Published Sep 15, 2010 4:50 PM

The threat to burn the Qur’an at a small church in Gainesville, Fla., on the ninth anniversary of the attacks on the World Trade Center stirred up worldwide outrage, especially in Muslim countries in Central and South Asia.

Kabul, Afghanistan, Sept. 12.

Demonstrations erupted in Pakistan, India, Indonesia and Palestine even after the church in question, under tremendous pressure from the U.S. political and military establishment, said it would not go ahead with the planned burning.

The biggest and most militant protests occurred in Afghanistan, where the Qur’an has had a significant moral and political impact for centuries.
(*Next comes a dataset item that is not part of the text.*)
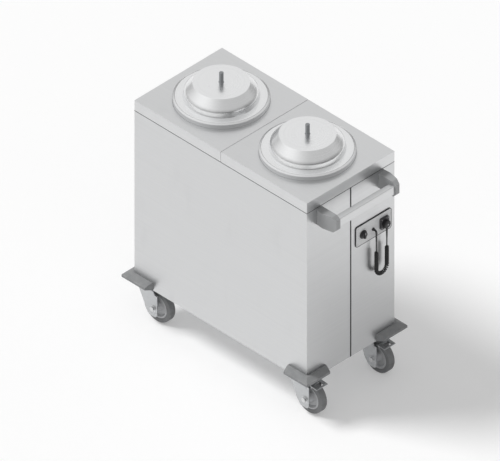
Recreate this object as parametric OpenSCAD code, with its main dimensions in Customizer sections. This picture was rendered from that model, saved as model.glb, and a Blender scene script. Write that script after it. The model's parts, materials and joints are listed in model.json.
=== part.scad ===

Afghanistan’s occupation by troops of the very country where the burning was planned made the protests more significant.

Not only have the Afghan peoples rejected foreign occupation, but the U.S. drone attacks that kill whole families have aroused great popular anger. At the end of August, for example, in northeast Afghanistan, a nighttime raid by NATO commandos left eight civilians dead and 12 wounded.

The local governor, Mohammed Ismail, said a group of tribal elders he had sent to the village had returned with details. Among the dead were two women and a child. ‘’It was a cruel act against the civilians,’’ he said.

The mass media in the U.S. have tried to blame these political protests on the Taliban, pointing to major demonstrations in the city of Jalalabad and south of Kabul, where the Taliban have a major presence. CBS reported Sept. 9 that the Taliban were distributing leaflets to imams south of Kabul to read at Friday prayer service.

But a crowd estimated at 10,000 protested Sept. 10 on the streets of Faizabad, the capital of Badakhshan, and one young protester was shot dead when a smaller group attacked a German-run NATO base there, hurling stones at the outpost. (Reuters, Sept. 11) What is significant, in addition to the death of a youth, is that Badakhshan is an area where the Taliban have had a very small presence.

The protests continued the next day. Four demonstrators were seriously wounded when Afghan police opened fire as thousands tried to storm several government buildings in Pul-e-Alam, the capital of Logar province, south of Kabul, a provincial official told Reuters.

Protesters also gathered in the capital, Kabul, and in four other provinces, mainly in the west of the country.

In western Ghor province, one of the poorest regions of Afghanistan, about 2,000 people marched in four districts of the province to condemn the planned Qur’an burning. In Farah, another western province on the border with Iran, hundreds gathered in Bala Blok district shouting anti-U.S. slogans. (Agence France Press, Sept. 10)

BBC television showed demonstrators in the main northern city of Mazar-i-Sharif marching through the streets with their fists high and burning a U.S. flag on the grounds of the historic Blue Mosque.

A former Afghan prime minister, Ahmad Shah Ahmadzai, said of the demonstrations: “This shows that the disaffection of the Afghans toward Americans is very, very strong. It’s the result of all those killings of civilians they keep doing.” (New York Times, Sept. 10)

The U.S. campaign supposedly “to win the hearts and minds” of the Afghans has failed. The opposition to U.S. imperialism’s occupation can organize quickly and politically to bring the masses out into the streets. While the Taliban are obviously a major part of this opposition, other forces are also involved. But it is in Washington’s interest in prosecuting its war against the Afghan peoples to put the Taliban front and center because they have been so thoroughly demonized for their socially reactionary positions.

For example, the U.S. puts forward the claim that the main source of funding for the Taliban is their control of the opium-growing regions in Helmand and other southern provinces. However, a recent article in Le Monde Diplomatique, which relies on a U.S. House of Representatives report — “Warlord, Inc.: Extortion and Corruption Along the U.S. Supply Chain in Afghanistan” — makes it clear that a major source of Taliban funding is the payments they get from U.S. subcontractors for delivering supplies to the 200 or so bases the U.S. has in the country.

U.S. imperialism, a technological colossus, is confronting severe political difficulties and a military stalemate in impoverished Afghanistan all because of the resistance of the population to the war and occupation.